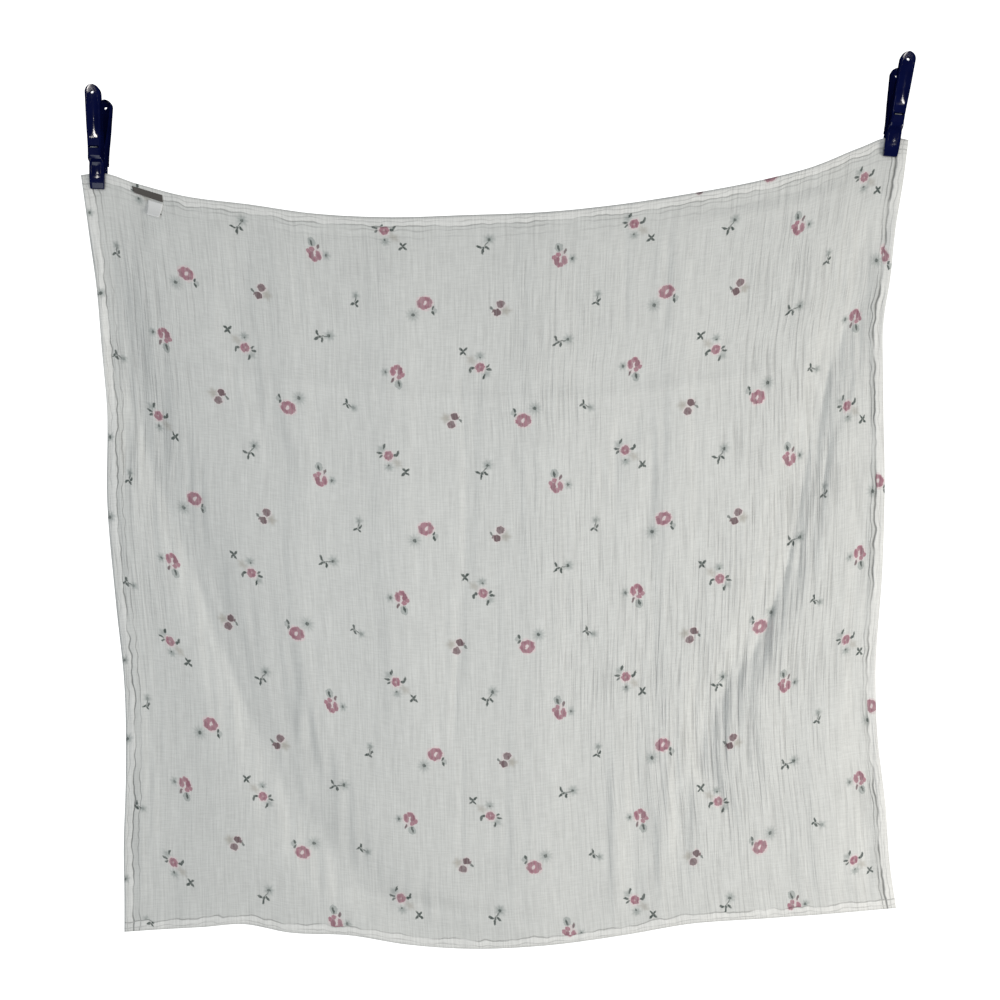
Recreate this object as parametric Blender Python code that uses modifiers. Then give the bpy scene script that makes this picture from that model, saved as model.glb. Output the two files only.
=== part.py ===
"""Swaddle blanket of cotton muslin, hung by its two top corners from two spring clothes pegs.

Metres, +Z up, +X to the right as seen from the front, and the front faces -Y.
The origin is the middle of the line between the two pegs' springs.
"""

import math
from collections import namedtuple

import bmesh
import bpy
import numpy as np
from mathutils import Matrix

MM = 0.001

# ---- the blanket
WIDTH = 1180 * MM  # cut and hemmed, laid flat
HEIGHT = 1090 * MM
FIELD_THICKNESS = 1.6 * MM  # two gauze layers with their crinkle
HEM_THICKNESS = 2.4 * MM
HEM_WIDTH = 14 * MM
COLUMNS = 54
ROWS = 36
SIDE_COLUMNS = 8  # columns in the close set next to each side hem
SIDE_SHARE = 0.1  # share of the width that they cover
DRAW_IN_LENGTH = 1.38  # cloth that comes forward by d is drawn in by d / this
MIDDLE = (0.005, -0.514)  # x and z that the cloth is drawn in towards

# ---- labels
LABEL_GAP = 0.5 * MM
LABEL_THICKNESS = 1.0 * MM

# Each label's corners lie on the cloth, in millimetres across and down from its upper left
# corner, in the order upper left, upper right, lower left, lower right. The lower edge curls
# forward by curl millimetres.
Label = namedtuple("Label", "name corners columns rows curl color")
LABELS = (
    Label("woven_label", ((73, 6), (117, 7), (75, 15), (117, 18)), 8, 3, 0.6, (0.08, 0.075, 0.07)),
    Label("care_label", ((95, 19.5), (117, 20), (92, 44), (110, 44)), 5, 6, 3.0, (0.8, 0.8, 0.78)),
)

# ---- pegs
ARM_LENGTH = 138 * MM
ARM_HALF_WIDTH = 10.5 * MM
JAW_FACE = 1.6 * MM  # each jaw's inner face from the peg's middle plane
WALL = 2.4 * MM
SHOULDER = 37 * MM  # height of the step between jaw and handle
SPRING_HEIGHT = 50 * MM
COIL_RADIUS = 4.4 * MM
COIL_TURNS = 3
COIL_HALF_LENGTH = 4.6 * MM
WIRE = 1.8 * MM
BAR_DEPTH = 19.4 * MM  # the spring's cross bars from the peg's middle plane
SLOT = (13 * MM, 3.4 * MM)
TIP_HOLE = 4.4 * MM
SPRING_X = 566 * MM  # each spring from the middle, across and up
SPRING_Z = 23 * MM

Peg = namedtuple("Peg", "name x z lean turn")
PEGS = (
    Peg("left_peg", -SPRING_X, -SPRING_Z, math.radians(0.5), math.radians(4)),
    Peg("right_peg", SPRING_X, SPRING_Z, math.radians(8), math.radians(-7)),
)

# The hung outline, x and z in millimetres, each edge from one corner to the next.
TOP_EDGE = (
    (-591, -52), (-564, -49), (-512, -64), (-448, -81), (-350, -94), (-267, -106), (-155, -112),
    (-45, -109), (77, -104), (173, -94), (266, -80), (382, -58), (450, -40), (517, -13),
    (562, 2), (586, -2),
)
LEFT_EDGE = (
    (-591, -52), (-580, -130), (-570, -201), (-561, -302), (-554, -383), (-553, -523),
    (-541, -659), (-529, -776), (-527, -907), (-530, -1016), (-529, -1070), (-529, -1128),
)
RIGHT_EDGE = (
    (586, -2), (579, -57), (568, -125), (559, -207), (552, -248), (550, -358), (552, -496),
    (549, -605), (539, -770), (542, -853), (553, -948), (559, -1030), (568, -1094),
)
BOTTOM_EDGE = (
    (-529, -1128), (-485, -1125), (-415, -1121), (-362, -1117), (-294, -1129), (-209, -1133),
    (-128, -1146), (-45, -1152), (63, -1148), (185, -1132), (272, -1117), (382, -1109),
    (490, -1101), (568, -1094),
)

# Folds: a soft ridge (+) or trough (-) along a path of (x, z) points in millimetres,
# from its top down, with its half width and its height, in millimetres.
Fold = namedtuple("Fold", "path half_width height")
FOLDS = (
    # the long curved troughs that fall from each peg towards the bottom middle
    Fold(((-560, -180), (-526, -315), (-489, -447), (-432, -581), (-384, -713), (-327, -865),
          (-270, -969), (-194, -1055), (-99, -1121)), 38, -18),
    Fold(((530, -120), (488, -296), (464, -353), (436, -467), (403, -618), (365, -713),
          (318, -780), (299, -827), (289, -900)), 34, -19),
    # the soft upright folds between them
    Fold(((-330, -130), (-325, -330), (-300, -560), (-262, -760)), 30, -8),
    Fold(((-268, -130), (-262, -330), (-240, -600), (-215, -800)), 26, 9),
    Fold(((-31, -140), (-42, -372), (-27, -514), (-49, -628), (-59, -784), (-51, -1080)), 14, -8),
    Fold(((100, -120), (110, -420), (90, -760), (80, -1120)), 42, 8),
    Fold(((211, -110), (211, -358), (205, -640), (197, -922), (200, -1100)), 22, -9),
    Fold(((285, -110), (300, -420), (262, -760), (235, -1090)), 30, 9),
    Fold(((380, -80), (372, -330), (350, -560)), 32, 7),
    Fold(((-150, -150), (-140, -600), (-120, -900)), 40, 5),
    # the upright folds beside each hem
    Fold(((-571, -87), (-545, -372), (-520, -656), (-500, -1100)), 16, 7),
    Fold(((560, -60), (527, -330), (520, -700), (530, -1080)), 17, -8),
    Fold(((-450, -690), (-455, -900), (-470, -1120)), 30, -8),
    Fold(((430, -760), (445, -950), (450, -1100)), 34, 8),
)
BILLOW = 24 * MM  # how far the middle of the cloth stands forward
TOP_LEAN = 6 * MM  # how far the middle of the top edge stands forward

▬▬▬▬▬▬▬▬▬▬

**Given request**.
Write down the full listing again, exactly.

**Worked answer**.
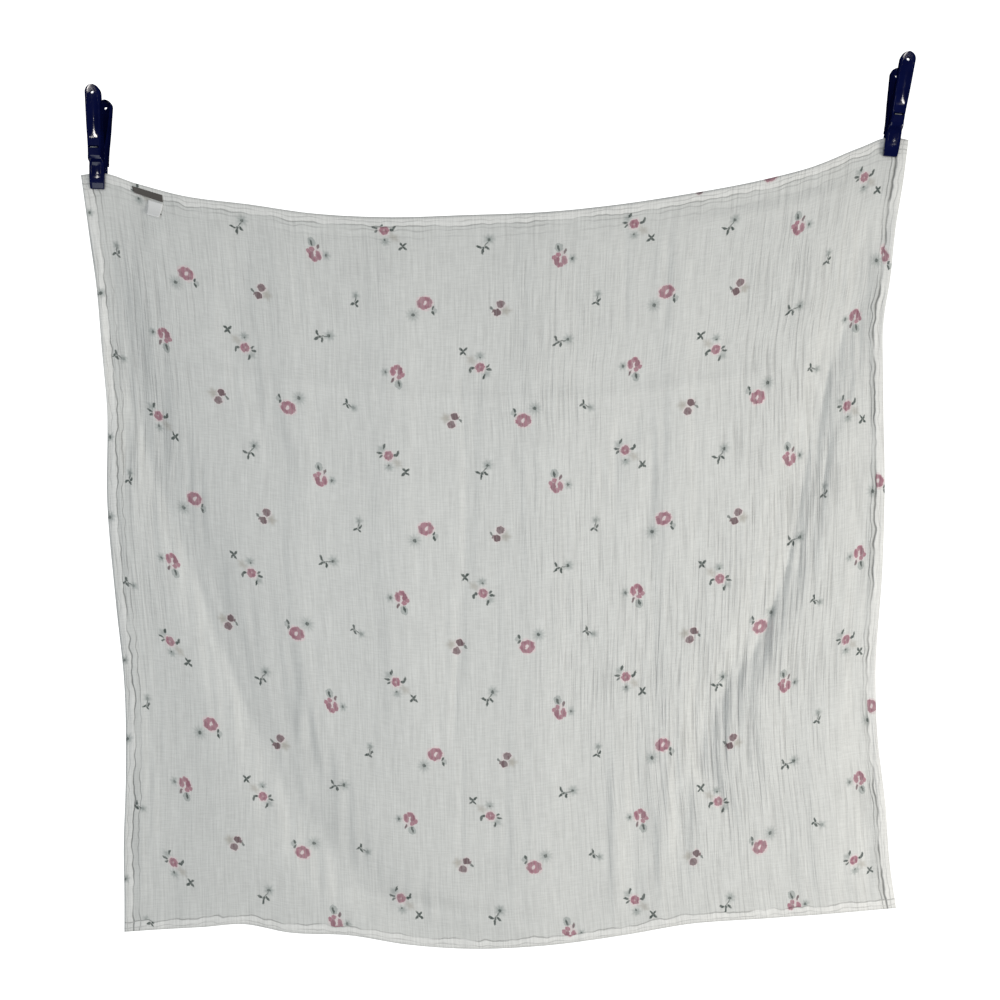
Recreate this object as parametric Blender Python code that uses modifiers. Then give the bpy scene script that makes this picture from that model, saved as model.glb. Output the two files only.
=== part.py ===
"""Swaddle blanket of cotton muslin, hung by its two top corners from two spring clothes pegs.

Metres, +Z up, +X to the right as seen from the front, and the front faces -Y.
The origin is the middle of the line between the two pegs' springs.
"""

import math
from collections import namedtuple

import bmesh
import bpy
import numpy as np
from mathutils import Matrix

MM = 0.001

# ---- the blanket
WIDTH = 1180 * MM  # cut and hemmed, laid flat
HEIGHT = 1090 * MM
FIELD_THICKNESS = 1.6 * MM  # two gauze layers with their crinkle
HEM_THICKNESS = 2.4 * MM
HEM_WIDTH = 14 * MM
COLUMNS = 54
ROWS = 36
SIDE_COLUMNS = 8  # columns in the close set next to each side hem
SIDE_SHARE = 0.1  # share of the width that they cover
DRAW_IN_LENGTH = 1.38  # cloth that comes forward by d is drawn in by d / this
MIDDLE = (0.005, -0.514)  # x and z that the cloth is drawn in towards

# ---- labels
LABEL_GAP = 0.5 * MM
LABEL_THICKNESS = 1.0 * MM

# Each label's corners lie on the cloth, in millimetres across and down from its upper left
# corner, in the order upper left, upper right, lower left, lower right. The lower edge curls
# forward by curl millimetres.
Label = namedtuple("Label", "name corners columns rows curl color")
LABELS = (
    Label("woven_label", ((73, 6), (117, 7), (75, 15), (117, 18)), 8, 3, 0.6, (0.08, 0.075, 0.07)),
    Label("care_label", ((95, 19.5), (117, 20), (92, 44), (110, 44)), 5, 6, 3.0, (0.8, 0.8, 0.78)),
)

# ---- pegs
ARM_LENGTH = 138 * MM
ARM_HALF_WIDTH = 10.5 * MM
JAW_FACE = 1.6 * MM  # each jaw's inner face from the peg's middle plane
WALL = 2.4 * MM
SHOULDER = 37 * MM  # height of the step between jaw and handle
SPRING_HEIGHT = 50 * MM
COIL_RADIUS = 4.4 * MM
COIL_TURNS = 3
COIL_HALF_LENGTH = 4.6 * MM
WIRE = 1.8 * MM
BAR_DEPTH = 19.4 * MM  # the spring's cross bars from the peg's middle plane
SLOT = (13 * MM, 3.4 * MM)
TIP_HOLE = 4.4 * MM
SPRING_X = 566 * MM  # each spring from the middle, across and up
SPRING_Z = 23 * MM

Peg = namedtuple("Peg", "name x z lean turn")
PEGS = (
    Peg("left_peg", -SPRING_X, -SPRING_Z, math.radians(0.5), math.radians(4)),
    Peg("right_peg", SPRING_X, SPRING_Z, math.radians(8), math.radians(-7)),
)

# The hung outline, x and z in millimetres, each edge from one corner to the next.
TOP_EDGE = (
    (-591, -52), (-564, -49), (-512, -64), (-448, -81), (-350, -94), (-267, -106), (-155, -112),
    (-45, -109), (77, -104), (173, -94), (266, -80), (382, -58), (450, -40), (517, -13),
    (562, 2), (586, -2),
)
LEFT_EDGE = (
    (-591, -52), (-580, -130), (-570, -201), (-561, -302), (-554, -383), (-553, -523),
    (-541, -659), (-529, -776), (-527, -907), (-530, -1016), (-529, -1070), (-529, -1128),
)
RIGHT_EDGE = (
    (586, -2), (579, -57), (568, -125), (559, -207), (552, -248), (550, -358), (552, -496),
    (549, -605), (539, -770), (542, -853), (553, -948), (559, -1030), (568, -1094),
)
BOTTOM_EDGE = (
    (-529, -1128), (-485, -1125), (-415, -1121), (-362, -1117), (-294, -1129), (-209, -1133),
    (-128, -1146), (-45, -1152), (63, -1148), (185, -1132), (272, -1117), (382, -1109),
    (490, -1101), (568, -1094),
)

# Folds: a soft ridge (+) or trough (-) along a path of (x, z) points in millimetres,
# from its top down, with its half width and its height, in millimetres.
Fold = namedtuple("Fold", "path half_width height")
FOLDS = (
    # the long curved troughs that fall from each peg towards the bottom middle
    Fold(((-560, -180), (-526, -315), (-489, -447), (-432, -581), (-384, -713), (-327, -865),
          (-270, -969), (-194, -1055), (-99, -1121)), 38, -18),
    Fold(((530, -120), (488, -296), (464, -353), (436, -467), (403, -618), (365, -713),
          (318, -780), (299, -827), (289, -900)), 34, -19),
    # the soft upright folds between them
    Fold(((-330, -130), (-325, -330), (-300, -560), (-262, -760)), 30, -8),
    Fold(((-268, -130), (-262, -330), (-240, -600), (-215, -800)), 26, 9),
    Fold(((-31, -140), (-42, -372), (-27, -514), (-49, -628), (-59, -784), (-51, -1080)), 14, -8),
    Fold(((100, -120), (110, -420), (90, -760), (80, -1120)), 42, 8),
    Fold(((211, -110), (211, -358), (205, -640), (197, -922), (200, -1100)), 22, -9),
    Fold(((285, -110), (300, -420), (262, -760), (235, -1090)), 30, 9),
    Fold(((380, -80), (372, -330), (350, -560)), 32, 7),
    Fold(((-150, -150), (-140, -600), (-120, -900)), 40, 5),
    # the upright folds beside each hem
    Fold(((-571, -87), (-545, -372), (-520, -656), (-500, -1100)), 16, 7),
    Fold(((560, -60), (527, -330), (520, -700), (530, -1080)), 17, -8),
    Fold(((-450, -690), (-455, -900), (-470, -1120)), 30, -8),
    Fold(((430, -760), (445, -950), (450, -1100)), 34, 8),
)
BILLOW = 24 * MM  # how far the middle of the cloth stands forward
TOP_LEAN = 6 * MM  # how far the middle of the top edge stands forward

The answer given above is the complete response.